I almost never read reviews, and mostly stick to more in depth or personal criticism of games I've either played myself or know are not my thing. So, once again I'm struggling to understand something I don't have much experience with: getting hyped and paying attention to marketing. As someone who spends a lot of time thinking about games (and the culture surrounding them), not understanding how hype functions is a serious weak point.
I went into No Man's Sky not knowing much about it, as is my way. It turns out to suit me, so good for me. But I'm not here to talk about why I like No Man's Sky, or what's disappointing about it. I'm here trying to understand.
I don't want to believe the cynical comments I've received so far when I've tried to ask someone "Why are expectations so narrow?" or "Why do they seem to be getting narrower?" or "Why are certain expectations more sacred than others?". Or, "Why do people expect any specific thing to conform so closely to their individual desires?". I think there has to be more going on than people being (a) part of hate groups; (b) mindless sheep sucked in by PR; or (c) products of entitlement culture. And I don't think people are stupid, except in the ways we all kind of are. We're all stuck with our own psychology, and it limits what we can perceive or understand.
But without relying on those ideas, I have no idea how to conceptualise what's actually going on. And it's not something I can easily get from the source, even if I were willing to wade through the sludge. People aren't especially aware of the forces acting on them.
I probably wouldn't have written this post if someone hadn't suggested I have things to learn from what I perceive as dismissive criticism with insufficient game literacy or self-awareness to illuminate anything. And that's regardless of whether I agree or disagree with the core opinion.
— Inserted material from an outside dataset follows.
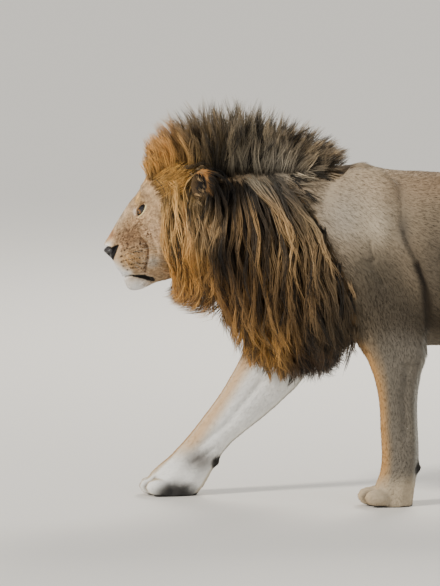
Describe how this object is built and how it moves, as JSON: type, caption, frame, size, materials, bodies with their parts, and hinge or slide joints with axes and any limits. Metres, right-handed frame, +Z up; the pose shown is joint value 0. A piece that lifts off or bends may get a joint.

People can always express opinions, but there isn't always anything to learn from them.
This is part of why the difference between reviews and criticism matters, even though people conflate them a lot. To review something means both expressing a genuine opinion, and asserting that this view has broader relevance. This is super hard to do, even though in a sense reviews only have one question to answer: "Is this thing good?". For me, that isn't an interesting enough question to justify the effort. I'm glad I have had some opportunities to try reviewing, but I know it's not my strong point.
Criticism is a broader collection of activities with variable objectives. I can't ever tell someone who is expressing honest experiences that they're wrong. Although I can disagree, and I can think they're being odious about it, of course. And being dismissive of others and lacking self-awareness about how subjective your views are, is a ubiquitous form of odious.
I don't want to accept a status quo of what "good" means, or what games "should be". And whether those perceptions are coming from marketing, or conservative AAA designs, or wherever else... I don't fully know. And maybe that's something I'll never understand.
But I do know it's almost always a pointless dead end to try to learn something from a person who is expressing why something didn't meet their narrow expectations. This is different to having narrow taste, which is fine. It's the combination of narrow taste and expecting everything to cater to it. That's what seems bizarre.
I suspect I'm perceived as the sort of person who sits in a bubble and avoids dissenting options. That isn't the case. It's rare for me to read things I agree with, in fact. I doubt I'm *that* weird, but people who think like me aren't usually putting themselves out there, for many excellent reasons.
I like to hear about people's experiences. I don't so much enjoy subjecting myself to opinions that attack or diminish me. There's only so much erasure or violence a person needs to subject themselves to, you know? But I'll always try to stay open and curious for when the worthwhile stuff does come along.